Free expression is foundational in a healthy democracy. The freedom to speak, write, learn, report, gather, celebrate, protest, worship, and identify as we choose without fear of arrest or government sanction or coercion — all of this is inscribed in the U.S. Bill of Rights and the Massachusetts Declaration of Rights.
And right now, free expression is particularly vital. In a contentious political environment, leaders and institutions across the political spectrum try to stifle dissent and silence views with which they disagree. But free expression is what makes our society open, vibrant, and democratic. That is why we challenge those who seek to censor diverse viewpoints at public meetings, force the removal of books from school libraries, deny the exercise of free expression based on the identity of the speakers, and more.
With recent poll results showing that a vast majority of statewide voters care just as much about free expression as we do, the ACLU of Massachusetts has assembled the Free Expression Project — to highlight pressing threats to free expression in the Commonwealth, to emphasize what we are doing to fight back, and to empower Massachusetts residents with resources about this fundamental right that is essential to our democracy.
100 Years of Unwavering Advocacy
The ACLU of Massachusetts, along with the national ACLU, was founded with a commitment to defending the right of free expression protected by the First Amendment and the Massachusetts Declaration of Rights. From its earliest days intervening on behalf of immigrants and labor organizers, or reproductive health advocates speaking on Boston Common, the ACLU was made for this task.
Throughout our 100-year history, the ACLU has protected the right to free speech wherever it is threatened — from public streets, parks, and sidewalks to public meetings to our schools, where children learn the value of hearing different viewpoints and perspectives. The ACLU of Massachusetts defends the rights of students to express their views both inside and outside of school; the freedom of low-income people to ask their neighbors for assistance; the rights of all to peaceably assemble, perform (including in drag), and march in our communities; the right to display political views at one’s home; and the foundational right to criticize the performance of public officials.

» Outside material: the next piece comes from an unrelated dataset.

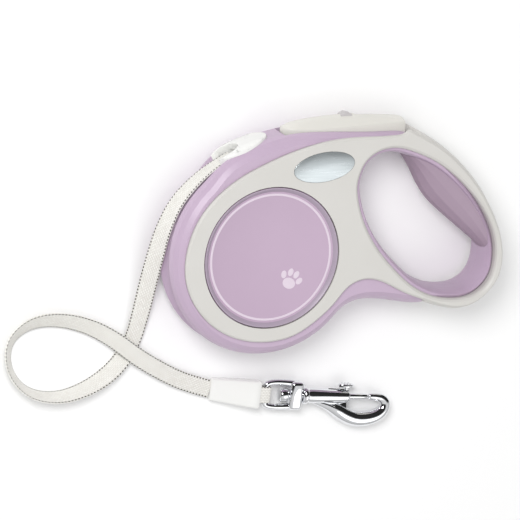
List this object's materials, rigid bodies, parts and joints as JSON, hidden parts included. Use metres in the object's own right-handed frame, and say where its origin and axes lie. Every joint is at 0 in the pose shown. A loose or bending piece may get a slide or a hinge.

The ACLU’s free expression advocacy has led to tangible and far-reaching reforms in Massachusetts. As a result of our work, there is now a recognized First Amendment right to record police officers performing their duties in public, which is essential to ensuring more just policing practices.
The Free Expression Project will allow us to showcase, celebrate, and build on this work like never before.
The Work Today
The Free Expression Project is currently focused on several leading threats in Massachusetts and beyond, namely:
Students not only have a right to speak but also to learn. Attempts to censor educational materials — especially those about marginalized groups — threaten the very foundations of public education. The ACLU vigorously defends students’ rights to read books conveying a diverse range of viewpoints and experiences.

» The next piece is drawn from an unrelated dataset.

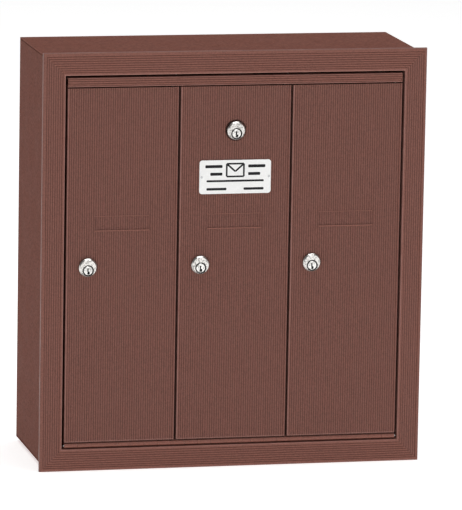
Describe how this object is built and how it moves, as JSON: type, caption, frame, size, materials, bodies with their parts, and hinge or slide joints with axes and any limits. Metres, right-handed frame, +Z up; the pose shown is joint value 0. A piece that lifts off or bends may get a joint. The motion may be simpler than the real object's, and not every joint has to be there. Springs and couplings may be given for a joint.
{
  "type": "cluster mailbox unit",
  "caption": "Surface-mounted vertical mailbox with tall reeded tenant doors on a tilting master panel, cam locks, mitred front frame and divided compartments.",
  "frame": {"origin": "centre of the four wall fixing holes, on the outer face of the back panel", "axes": "+X to the right as seen from the front, +Y into the wall, +Z up"},
  "size_m": [0.4762, 0.1886, 0.5144],
  "materials": {
    "bronze_frame": "satin bronze powder coat on reeded aluminium extrusion",
    "bronze_housing": "satin bronze powder coat on folded aluminium sheet",
    "bronze_doors": "satin bronze powder coat on reeded aluminium extrusion",
    "bronze_inner": "satin bronze powder coat",
    "mill_aluminium": "mill finish sheet",
    "zinc_steel": "zinc plated steel",
    "rivet_aluminium": "plain blind rivet",
    "lock_nickel": "satin nickel plated zinc die casting",
    "plate_enamel": "white baked enamel on thin aluminium"
  },
  "bodies": {
    "cabinet": {"back_panel": "bronze_housing", "top_panel": "bronze_housing", "bottom_panel": "bronze_housing", "left_side_panel": "bronze_housing", "right_side_panel": "bronze_housing", "back_panel_rivets": "rivet_aluminium", "frame_rail_top": "bronze_frame", "frame_rail_bottom": "bronze_frame", "frame_rail_left": "bronze_frame", "frame_rail_right": "bronze_frame", "frame_corner_keys": "zinc_steel", "frame_studs": "zinc_steel", "frame_nuts": "zinc_steel", "divider_left": "mill_aluminium", "divider_right": "mill_aluminium", "hinge_fixed_leaf": "bronze_inner", "hinge_fixed_rivets": "rivet_aluminium", "master_strike": "bronze_inner", "strike_rivets": "rivet_aluminium"},
    "master_panel": {"panel_top_rail": "bronze_doors", "panel_bottom_rail": "bronze_inner", "panel_left_stile": "bronze_inner", "panel_right_stile": "bronze_inner", "panel_mullion_left": "bronze_inner", "panel_mullion_right": "bronze_inner", "panel_rivets": "rivet_aluminium", "hinge_moving_leaf": "bronze_inner", "hinge_pin": "zinc_steel", "hinge_moving_rivets": "rivet_aluminium", "master_lock_bracket": "bronze_inner", "bracket_rivets": "rivet_aluminium", "master_lock_body": "lock_nickel", "master_lock_nut": "lock_nickel"},
    "master_plug": {"master_lock_plug": "lock_nickel", "master_lock_cam": "zinc_steel", "master_cam_screw": "zinc_steel"},
    "tenant_door_1": {"door_1": "bronze_doors", "door_pins_1": "zinc_steel", "lock_body_1": "lock_nickel", "lock_clip_1": "zinc_steel"},
    "tenant_plug_1": {"lock_plug_1": "lock_nickel", "lock_cam_1": "zinc_steel", "cam_screw_1": "zinc_steel"},
    "tenant_door_2": {"door_2": "bronze_doors", "door_pins_2": "zinc_steel", "lock_body_2": "lock_nickel", "lock_clip_2": "zinc_steel", "mail_plate": "plate_enamel", "plate_rivets": "rivet_aluminium"},
    "tenant_plug_2": {"lock_plug_2": "lock_nickel", "lock_cam_2": "zinc_steel", "cam_screw_2": "zinc_steel"},
    "tenant_door_3": {"door_3": "bronze_doors", "door_pins_3": "zinc_steel", "lock_body_3": "lock_nickel", "lock_clip_3": "zinc_steel"},
    "tenant_plug_3": {"lock_plug_3": "lock_nickel", "lock_cam_3": "zinc_steel", "cam_screw_3": "zinc_steel"}
  },
  "joints": [
    {"name": "master_tilt", "type": "hinge", "parent": "cabinet", "child": "master_panel", "pos_m": [0, -0.18165, -0.22537], "axis": [1, 0, 0], "range_deg": [0, 90]},
    {"name": "door_1_swing", "type": "hinge", "parent": "master_panel", "child": "tenant_door_1", "pos_m": [-0.0787, -0.17705, 0], "axis": [0, 0, 1], "range_deg": [0, 100]},
    {"name": "door_2_swing", "type": "hinge", "parent": "master_panel", "child": "tenant_door_2", "pos_m": [0.0607, -0.17705, 0], "axis": [0, 0, 1], "range_deg": [0, 100]},
    {"name": "door_3_swing", "type": "hinge", "parent": "master_panel", "child": "tenant_door_3", "pos_m": [0.2001, -0.17705, 0], "axis": [0, 0, 1], "range_deg": [0, 100]},
    {"name": "lock_1_turn", "type": "hinge", "parent": "tenant_door_1", "child": "tenant_plug_1", "pos_m": [-0.1811, -0.18315, -0.00833], "axis": [0, -1, 0], "range_deg": [0, 90]},
    {"name": "lock_2_turn", "type": "hinge", "parent": "tenant_door_2", "child": "tenant_plug_2", "pos_m": [-0.0417, -0.18315, -0.00833], "axis": [0, -1, 0], "range_deg": [0, 90]},
    {"name": "lock_3_turn", "type": "hinge", "parent": "tenant_door_3", "child": "tenant_plug_3", "pos_m": [0.0977, -0.18315, -0.00833], "axis": [0, -1, 0], "range_deg": [0, 90]},
    {"name": "master_lock_turn", "type": "hinge", "parent": "master_panel", "child": "master_plug", "pos_m": [0, -0.18315, 0.15648], "axis": [0, -1, 0], "range_deg": [0, 90]}
  ]
}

Public comment restrictions
Free expression means nothing if not the ability to criticize our leaders, but many elected officials have sought to shield themselves from criticism by censoring those who criticize the government during comments in public meetings, or by shutting down public comment altogether. The ACLU is at the forefront of statewide efforts to preserve public comment.
Curtailment of public assembly and protest rights
The right to assemble and protest peacefully is among the most important in a democratic society, and the ACLU has long been a champion in this field. We work to ensure that governments do not charge unreasonable costs for the right to protest, deny equal rights of expression for viewpoints or speakers with whom they may not agree, or otherwise unlawfully restrict the right to gather and express.
Rules against political signs
Throughout the Commonwealth, we have seen increasing attempts to silence and punish people for expressing themselves at their own homes through signs that show support for certain political candidates or causes. In recent years, the ACLU has successfully defended the right to display a wide variety of signs — from “Black Lives Matter” to “Biden is not my president” — at one’s home.
Across the country and even here in Massachusetts, there are attempts to deny equal rights of free speech to those who express themselves through drag performance. This is part of a troubling trend — also reflected in calls for book bans — of attempts to curb LGBTQIA+ expression and erase queer people from public life. We will not allow these efforts to go unchallenged in Massachusetts.
To hone critical thinking skills, nurture new ideas, and learn to engage in a world full of people with diverse viewpoints, students must have the ability to participate in open discussion and nonviolent, nondisruptive protest. Such opportunities are vital for preparing students to participate in our pluralistic society. A college or university that censors or punishes students for their protected speech or associations risks undermining not only its own status as a center of free inquiry, but also the very foundation of our democracy.